This repository contains two segments. The first deals with the implementation of gradient descent for polynomial regression in two variables. The second segment explores the use of Bayesian methods for parameter estimation.
This section is focused on the implementation of the gradient descent algorithm for the purpose of optimally fitting a curve to the data. Techniques for regression explored are batch and stochastic gradient descent, as well as the normal equation method to obtain an analytical solution. Various degrees of polynomials may be fit to the data, and their performance analyzed. To analyze how well a model fits the data, we use the Root Mean Squared Error (RMSE) and the R2 score as metrics of performance.
The dataset used for developing our regression model may be found at https://archive.ics.uci.edu/ml/datasets/3D+Road+Network+%28North+Jutland%2C+Denmark%29
This dataset was constructed by adding elevation information to a 2D road network in North Jutland, Denmark.
The attributes of the data are as follows :
- OSM_ID : OpenStreetMap ID for each road segment or edge in the graph.
- LONGITUDE : Web Mercaptor (Google format) longitude
- LATITUDE : Web Mercaptor (Google format) latitude
- ALTITUDE : Height in meters.
The dataset contains 434874 instances.
For the purpose of our regression model, we use the attributes LONGITUDE and LATITUDE to predict ALTITUDE.
This next section explores the use of Bayesian methods to estimate population parameters which would describe a probability distribution most suited to have given rise to the data observed.
In the Bayesian approach, we do not content ourselves with a single valued estimate for the parameters of the underlying distribution (as we would have done in a maximum likelihood estimate), but instead look to estimate a distribution representing how likely different values of these parameters would be. This, in turn, introduces the notion of prior and posterior probability distributions for the parameter to be estimated, as per Bayes' Theorem.
In particular, we concern ourselves with the standard biased coin toss problem. We are interested in estimating a distribution that would model the probability of landing a head when the coin is tossed.
We know that the coin toss problem can be modeled as data generated from a binomial distribution. The probability of landing a head p, given only n observations is what we are interested in estimating.
We use the fact that the conjugate prior of a Binomial distribution is a beta distribution to estimate p, by applying Bayes' theorem to obtain the posterior distribution for p, given only our set of observed data points.
There are two methods of approach:
-
Sequential Approach : Here, we look at each data point sequentially and update the estimate of the posterior distribution repetitively by taking the previous estimate as the prior for the next estimate.
-
By Looking at the Entire Dataset at Once : Here, we calculate the posterior distribution, having seen the entire dataset at once, using our initially assumed prior distribution.

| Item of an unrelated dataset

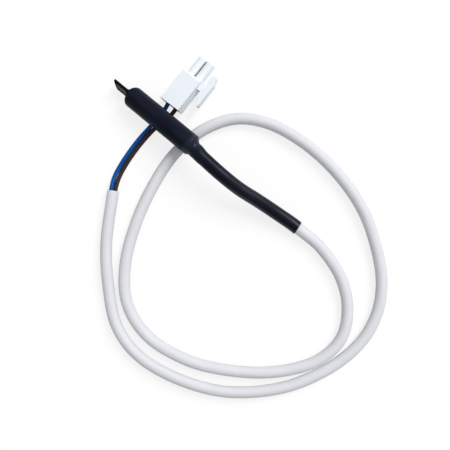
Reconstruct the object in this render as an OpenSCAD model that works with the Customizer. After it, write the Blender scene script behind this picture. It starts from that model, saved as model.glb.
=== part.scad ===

For each of these methods, we implement both the numerical and analytical variants of estimation.
For the case of 160 observations (n = 160) with (p = 0.7), our estimation converges to a beta distribution with mean 0.69091. The estimation using the sequential method can be seen visually as below:
Both the sequential method and observing-dataset-at-once method yielded the same results. The numerical and analytical approaches to computation also made no difference, as was anticipated.